Exercise objective:
Starting with the first line and ending with the line that holds "layer_gap = 0.0004", repeat the material exactly.

Task data:
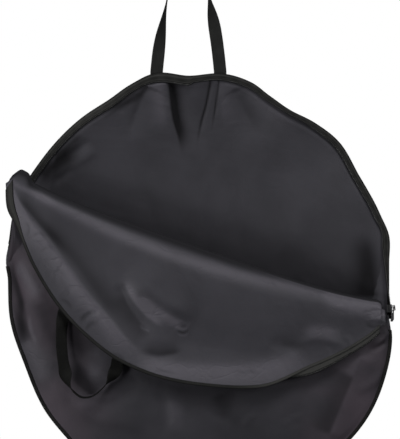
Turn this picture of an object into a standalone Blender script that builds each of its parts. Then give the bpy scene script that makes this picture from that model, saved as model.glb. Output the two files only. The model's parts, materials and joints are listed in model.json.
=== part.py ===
"""Bike wheel bag: two round cloth discs sewn together round their lower half and zipped round the upper half.

The bag hangs open from the webbing handle at its back. The upper part of the front disc is folded forward and
down over the lower part, and the front handle hangs from its edge. Metres, +Z up, the bag's front faces -Y.
The origin is the top of the back handle's grip.
"""
import math

import bpy
import bmesh
from mathutils import Matrix, Vector

# The bag's discs and cloth
disc_radius = 0.39
cloth_thickness = 0.0012
back_depth = 0.066
flat_band = 0.022
seam_band = 0.007
edge_inset = 0.0012
layer_gap = 0.0004

# The back disc's outer edge, as angle in degrees from +X and its distance from the middle as a share
rim_shares = (
    (0, 0.960), (7.5, 0.9683), (15, 0.9939), (22, 0.986), (35, 0.986), (46, 1.0195), (55, 1.017), (63, 1.008),
    (70, 1.033), (76, 1.071), (84, 1.089), (93, 1.0735), (101.5, 1.1085), (109, 1.086), (116, 1.057),
    (125, 1.048), (142, 1.031), (155, 1.028), (166, 0.9985), (172, 0.998), (178, 0.975), (190, 0.978),
    (204, 0.974), (219, 1.007), (228, 1.021), (240, 1.055), (255, 1.079), (270, 1.093), (285, 1.098),
    (300, 1.093), (315, 1.088), (324, 1.075), (335, 1.043), (344.6, 1.011), (352.5, 0.9683),
)

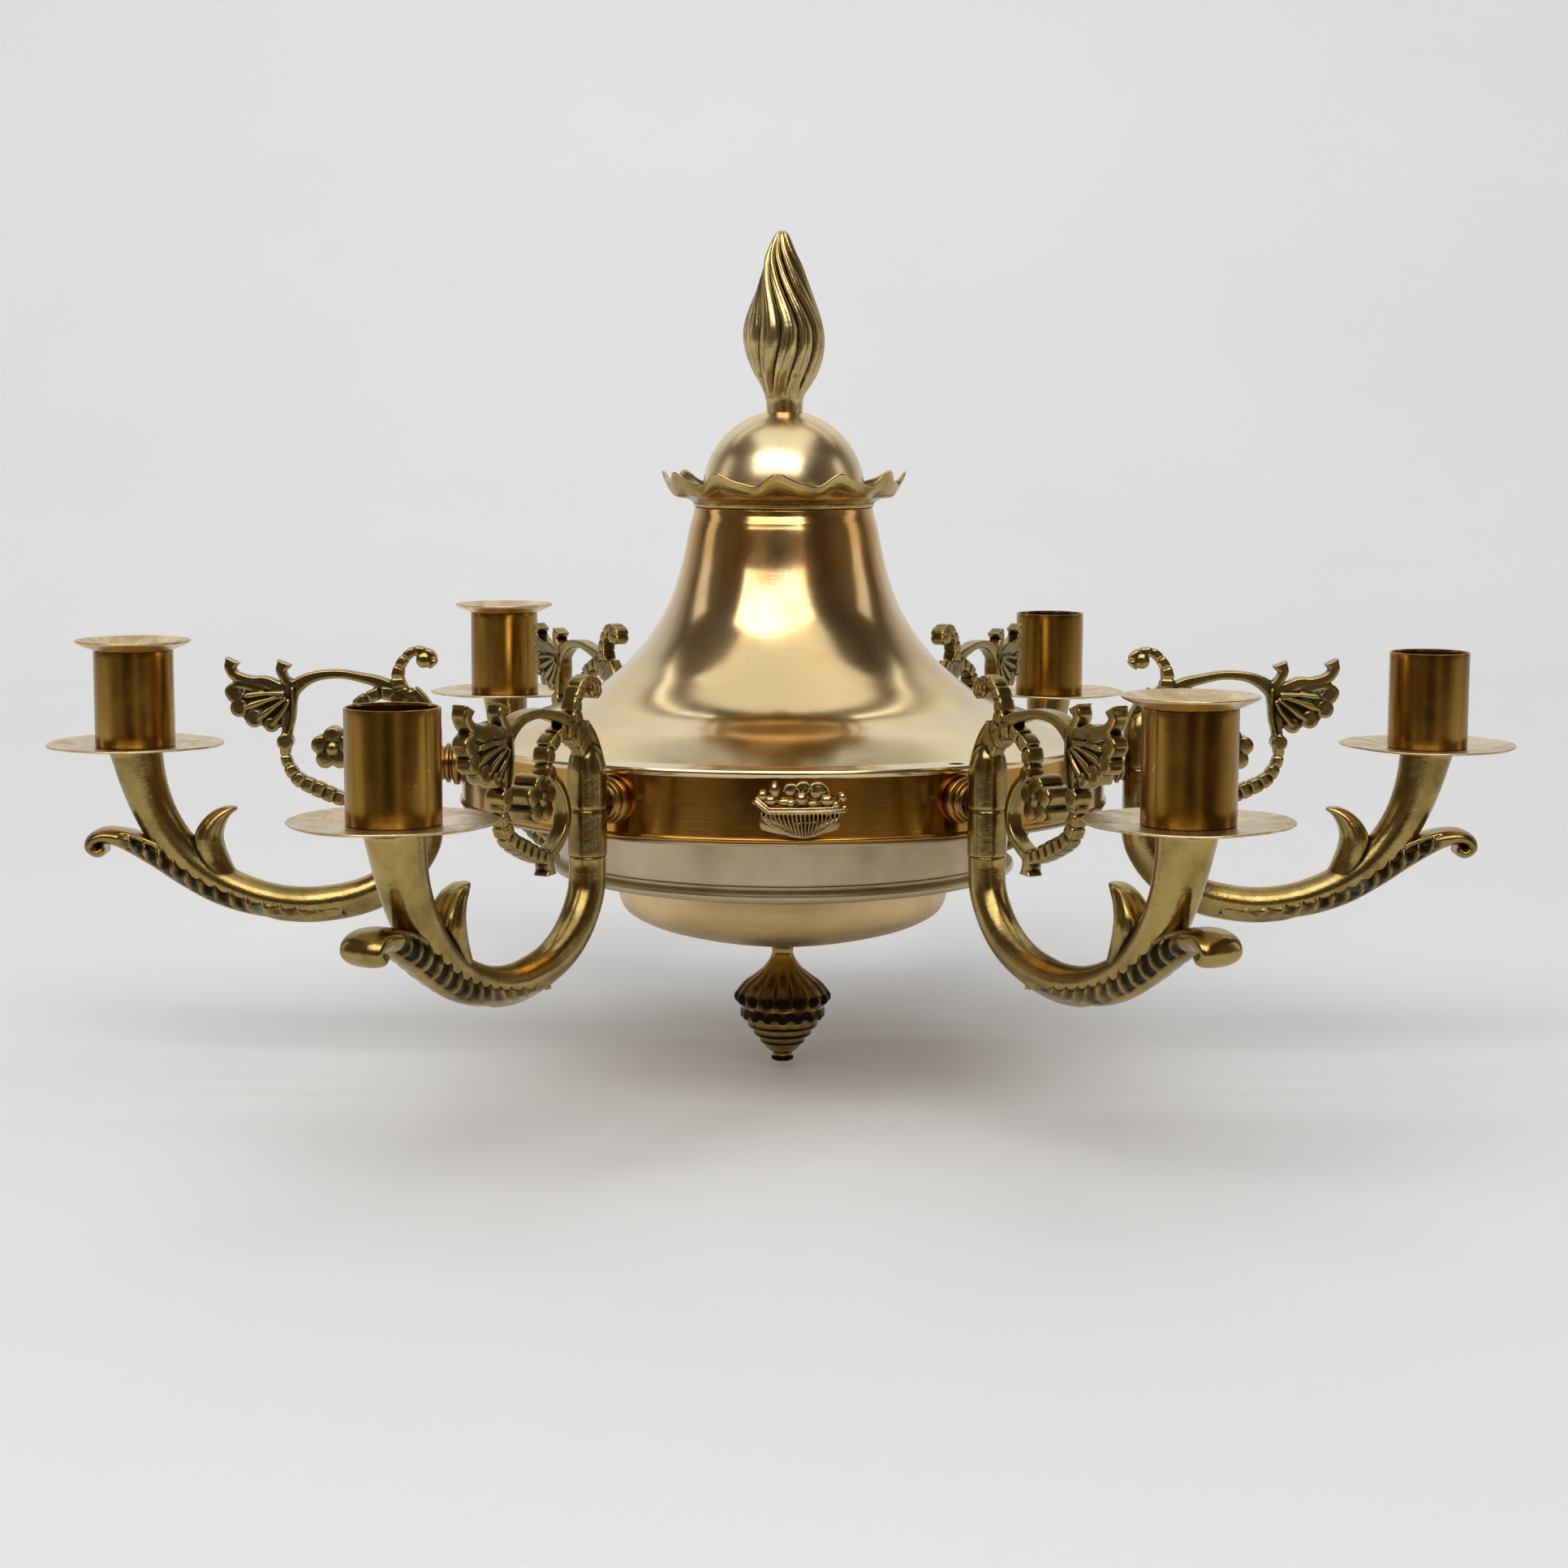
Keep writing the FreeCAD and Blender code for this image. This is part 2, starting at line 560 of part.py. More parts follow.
def arm_branch():
    """Cast branch: spigot, bent tube, trumpet stem, acanthus leaf with a rolled end and a sprout leaf."""
    start = (socket_bottom_z - plate_bottom_z) / -branch_drop
    path = [(0.0, start), (0.0, 0.45), (0.012, 0.58), (0.06, 0.72), (0.13, 0.83), (0.22, 0.905),
            (0.32, 0.945), (0.42, 0.96), (0.53, 0.94), (0.64, 0.885), (0.74, 0.8), (0.82, 0.69),
            (0.89, 0.54), (0.94, 0.38), (0.975, 0.2), (1.0, 0.0)]
    swell = [1.0] * 6 + [0.98, 0.98, 1.0, 1.05, 1.1, 1.15, 1.2, 1.26, 1.4]
    sizes = [tube_radius * k for k in swell] + [stem_mouth_radius]
    stem = branch_sweep(path, [(size, size) for size in sizes])
    mouth_box = 6 * stem_mouth_radius
    trim = Part.makeBox(mouth_box, mouth_box, branch_drop,
                        Vector(arm_reach - mouth_box / 2, -mouth_box / 2, plate_bottom_z))
    top_box = 4 * tube_radius
    top_trim = Part.makeBox(top_box, top_box, branch_drop,
                            Vector(tube_x - top_box / 2, -top_box / 2, socket_bottom_z))
    leaf_path = [(0.27, 0.97), (0.36, 0.985), (0.48, 0.985), (0.6, 0.95), (0.72, 0.87), (0.83, 0.76),
                 (0.93, 0.65), (1.03, 0.565), (1.1, 0.535), (1.145, 0.56), (1.15, 0.61), (1.125, 0.635)]
    leaf_halves = [1.4, 2.2, 2.8, 3.4, 4.0, 4.2, 4.0, 3.4, 2.8, 2.4, 2.0, 1.4]
    leaf_widths = [0.5, 0.8, 0.95, 1.0, 1.0, 1.0, 1.0, 1.0, 1.0, 0.95, 0.9, 0.85]
    leaf_sizes = [(h, leaf_width / 2 * w) for h, w in zip(leaf_halves, leaf_widths)]
    leaf = branch_sweep(leaf_path, leaf_sizes)
    sprout_path = [(0.71, 0.83), (0.745, 0.68), (0.75, 0.56), (0.725, 0.45), (0.685, 0.385), (0.65, 0.36)]
    sprout_halves = [5.4, 4.8, 4.2, 3.0, 1.7, 0.7]
    sprout_widths = [0.9, 1.0, 0.95, 0.8, 0.55, 0.25]
    sprout_sizes = [(h, sprout_width / 2 * w) for h, w in zip(sprout_halves, sprout_widths)]
    sprout = branch_sweep(sprout_path, sprout_sizes)
    spigot = rod_z(spigot_radius, socket_bottom_z - tube_radius, socket_bottom_z + spigot_reach, tube_x)
    thread_end = plate_bottom_z - screw_grip - hole_gap
    thread = rod_z(screw_radius + thread_gap, thread_end, plate_bottom_z + 1, arm_reach)
    limb = stem.cut(top_trim).cut(trim)
    return fuse([limb, leaf, sprout, spigot]).cut(thread)


# ---- plate, cup, ring ----
def drip_plate():
    """Thin round tray, flat under the cup and rising to its edge."""
    edge_z = plate_top_z + plate_lift
    plate = turned([
        (screw_radius + hole_gap, plate_bottom_z), (plate_flat_radius, plate_bottom_z),
        (plate_radius, edge_z - plate_thickness), (plate_radius, edge_z), (plate_flat_radius, plate_top_z),
        (screw_radius + hole_gap, plate_top_z)])
    plate.translate(Vector(arm_reach, 0, 0))
    return plate


def candle_cup():
    """Thin straight tube with a floor, recessed for the screw head."""
    recess_z = cup_floor_z - screw_head_height - hole_gap
    recess = screw_head_radius + hole_gap
    cup = turned([
        (screw_radius + hole_gap, plate_top_z), (cup_radius, plate_top_z), (cup_radius, cup_top_z),
        (cup_bore, cup_top_z), (cup_bore, cup_floor_z), (recess, cup_floor_z), (recess, recess_z),
        (screw_radius + hole_gap, recess_z)])
    cup.translate(Vector(arm_reach, 0, 0))
    return cup


def cup_screws():
    """One pan-headed screw through each cup and plate into the stem."""
    head_z = cup_floor_z - screw_head_height - hole_gap
    shank = rod_z(screw_radius, plate_bottom_z - screw_grip, head_z + tiny, arm_reach)
    head = rod_z(screw_head_radius, head_z, head_z + screw_head_height, arm_reach)
    return around(fuse([shank, head]))


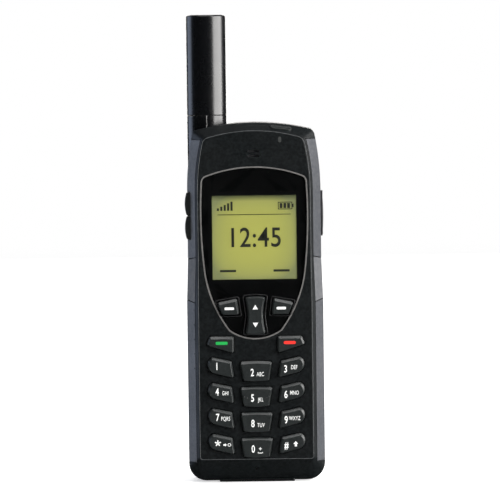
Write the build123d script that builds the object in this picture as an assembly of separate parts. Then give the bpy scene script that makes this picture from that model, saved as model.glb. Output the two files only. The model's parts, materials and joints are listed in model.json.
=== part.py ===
"""Satellite phone: casing, keypad, display, battery and a sliding, swivelling, tilting antenna.

Millimetres. The phone stands upright: +Z runs up its long side, the keys face -Y and +X is to the
right of someone facing the keys. The origin is the middle of the face it stands on.
"""
import math
import os

from build123d import *

os.makedirs("parts", exist_ok=True)

# ---------------------------------------------------------------- casing
BODY_HEIGHT = 143.0
BODY_HALF_WIDTH = 26.5
FRONT_Y = -13.5
BACK_Y = 15.0
PARTING_Y = -2.4
FRONT_BEVEL_Y = -6.0
REAR_BEVEL_Y = 10.0
REAR_EDGE_Y = 13.2
REAR_EDGE_INSET = 1.2
REAR_FACE_INSET = 3.6
FOOT_HEIGHT = 0.55
FOOT_HALF_WIDTH = 15.0
FOOT_FRONT_Y = -7.0
FOOT_BACK_Y = 9.5
SHOULDER_DROP = 27.0
HIP = 0.6
PANEL_HIP = 0.2
HIP_TOP_Z = 88.7
HIP_LOW_Z = 71.7
CORNER_DROP = 3.1
CORNER_TAPER = 2.5
CASING_LOW_RADIUS = 7.0
CASING_TOP_RADIUS = 3.0
WALL = 1.6
CORNER_MIN = 0.8
SEAM_GAP = 0.15
FIT = 0.3

# ---------------------------------------------------------------- front panel
PANEL_SIDE_INSET = 3.9
PANEL_TOP_DROP = 2.8
PANEL_BOTTOM = 9.3
PANEL_LOW_RADIUS = 1.5
PANEL_RISE = 0.45
PANEL_RIM = 0.3
PANEL_RIM_DROP = 0.25
CAVITY_SIDE_INSET = 4.6
CAVITY_BOTTOM = 9.2
CAVITY_TOP_DROP = 6.6

# ---------------------------------------------------------------- side rails
RAIL_INSET = 3.3
RAIL_DEPTH = 1.6
RAIL_SHIFT = 2.2
RAIL_TOP_DROP = 6.5
RAIL_BACK_Y = -2.9
RAIL_BOTTOM = 8.2
RAIL_SEAM = 0.35
GRIP_TOP_INNER = 90.8
GRIP_TOP_OUTER = 88.7
GRIP_LOW_OUTER = 73.0
GRIP_LOW_INNER = 70.4
DIMPLE_TOP = 69.4
DIMPLE_PITCH = 5.9
DIMPLE_COUNT = 5
DIMPLE_RADIUS = 0.35

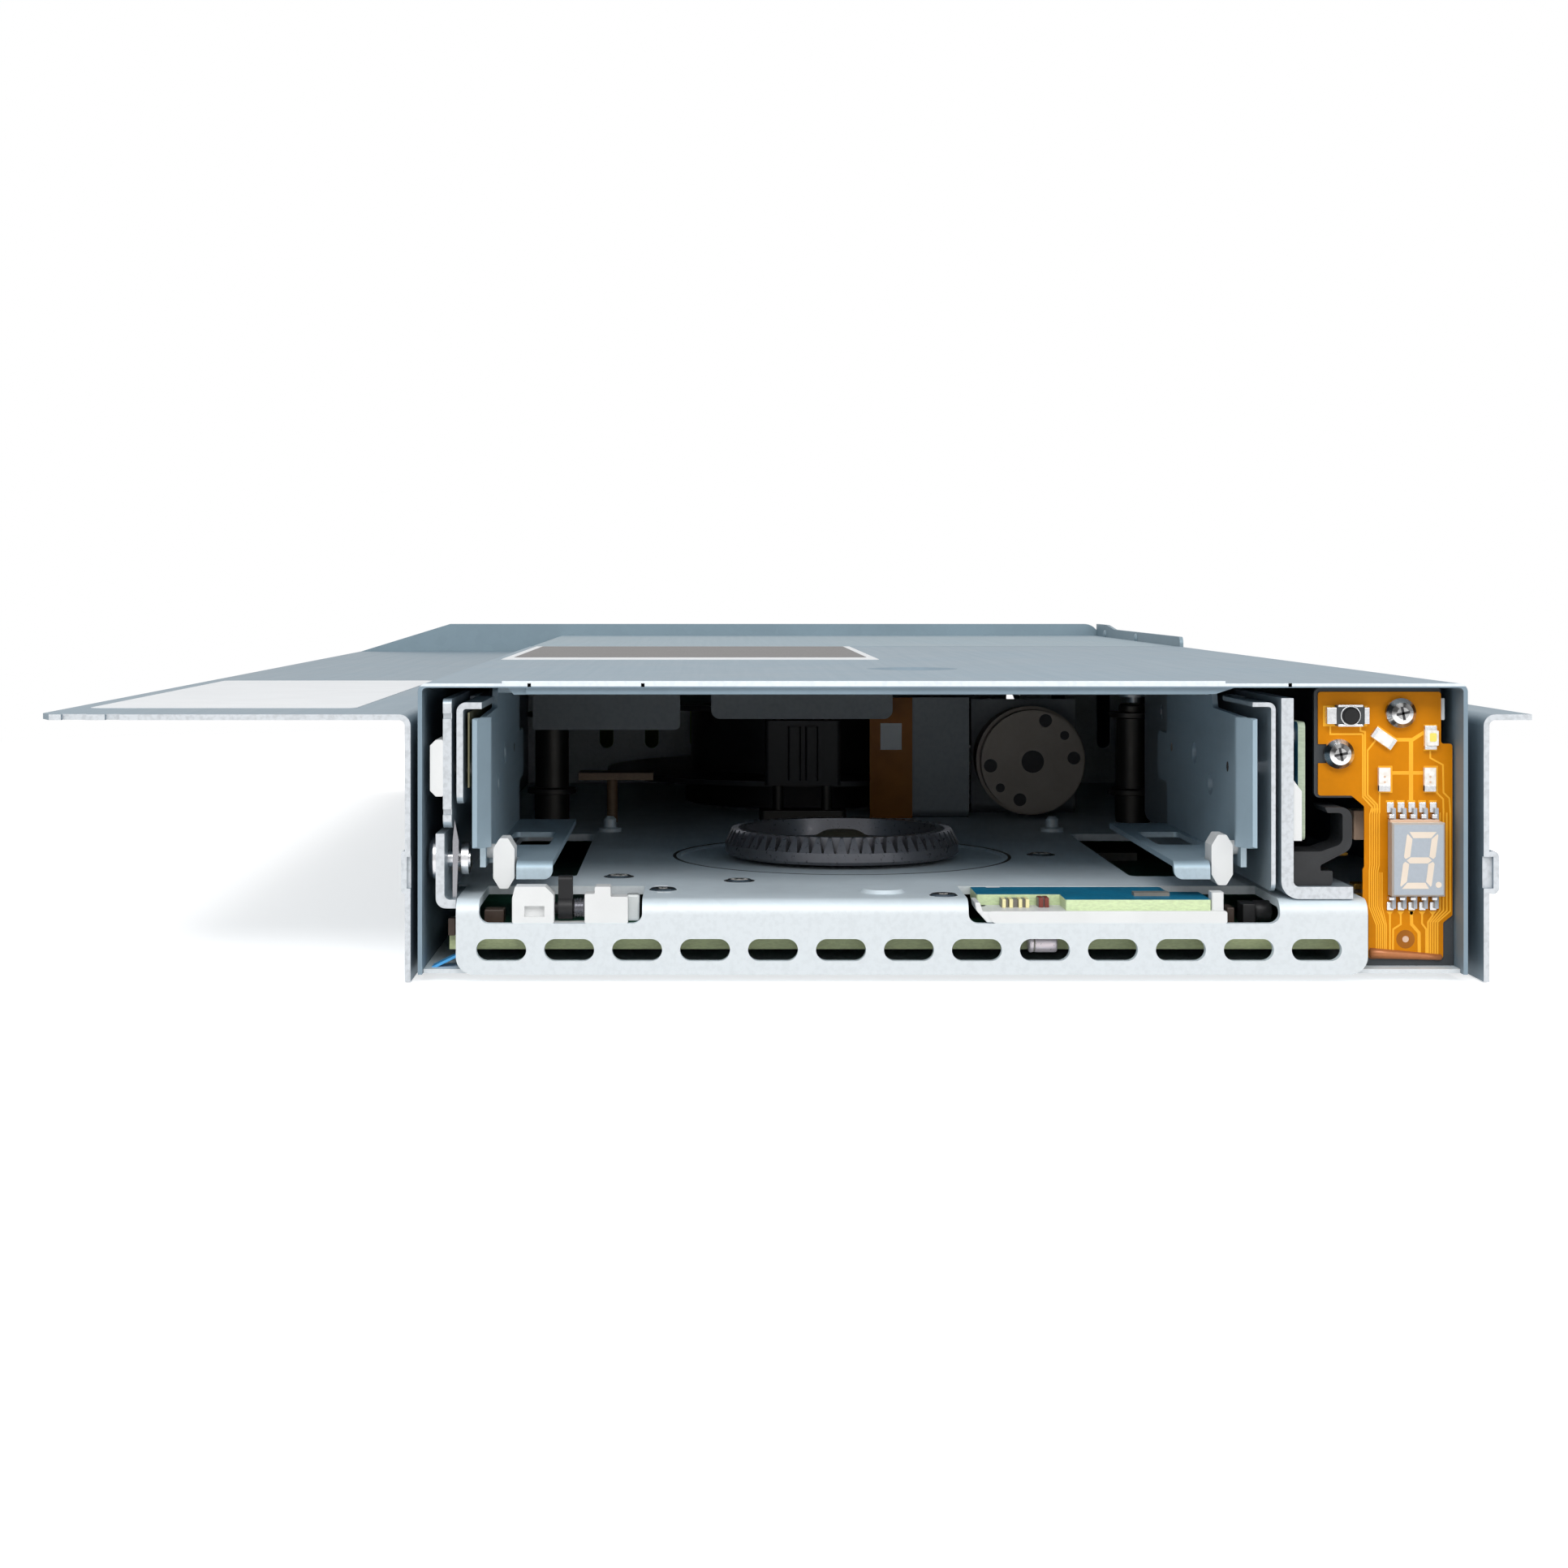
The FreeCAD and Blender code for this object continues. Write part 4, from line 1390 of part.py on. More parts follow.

Answer for this exercise:
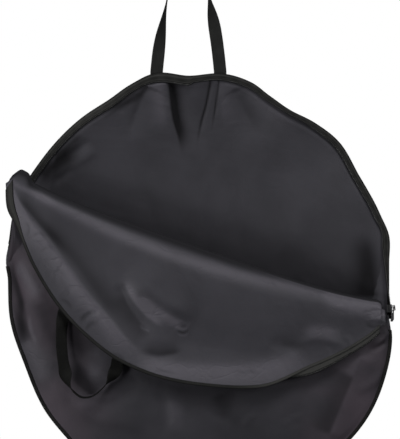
Turn this picture of an object into a standalone Blender script that builds each of its parts. Then give the bpy scene script that makes this picture from that model, saved as model.glb. Output the two files only. The model's parts, materials and joints are listed in model.json.
=== part.py ===
"""Bike wheel bag: two round cloth discs sewn together round their lower half and zipped round the upper half.

The bag hangs open from the webbing handle at its back. The upper part of the front disc is folded forward and
down over the lower part, and the front handle hangs from its edge. Metres, +Z up, the bag's front faces -Y.
The origin is the top of the back handle's grip.
"""
import math

import bpy
import bmesh
from mathutils import Matrix, Vector

# The bag's discs and cloth
disc_radius = 0.39
cloth_thickness = 0.0012
back_depth = 0.066
flat_band = 0.022
seam_band = 0.007
edge_inset = 0.0012
layer_gap = 0.0004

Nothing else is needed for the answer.